Perturbative Likelihoods for Large-Scale Structure of the Universe

TL;DR

This paper develops a formalism to derive likelihood functions for the large-scale structure of the universe directly from perturbation theory, enabling consistent and accurate statistical analysis of cosmological data.

Contribution

It introduces a first-principles perturbative likelihood framework that automatically incorporates PT kernels and covariances, improving modeling accuracy.

Findings

Likelihoods expressed in terms of power spectrum and bispectrum

Automatic specification of PT kernels and covariances

Likelihoods consistent with perturbation theory at chosen order

Abstract

This work presents a formalism for deriving likelihoods of the cosmological density field directly from first principles within Perturbation Theory (PT). By assuming a perturbative expansion around the Gaussian initial density field and additional stochastic components, we analytically compute two forms of the likelihood.
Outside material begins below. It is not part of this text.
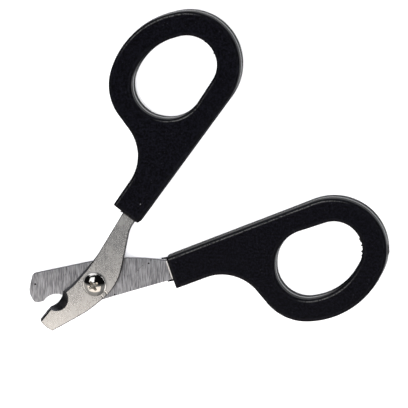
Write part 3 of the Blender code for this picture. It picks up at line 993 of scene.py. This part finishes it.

Full marginalization over all underlying fields yields the likelihood of the observed density field, expressed in terms of its summary statistics (such as the power spectrum and bispectrum), which are naturally given by the formalism, and conditioned on model parameters. Marginalizing only over the stochastic fields results in the field-level likelihood. A key strength of this method is its ability to automatically specify the precise combinations of initial field covariances and PT expansion kernels required at each perturbative order (e.g., tree-level power spectrum and bispectrum, and the 1-loop power spectrum). This guarantees that the resulting likelihoods are fully consistent with PT at the chosen order of accuracy, avoiding ad-hoc choices in constructing the statistical model.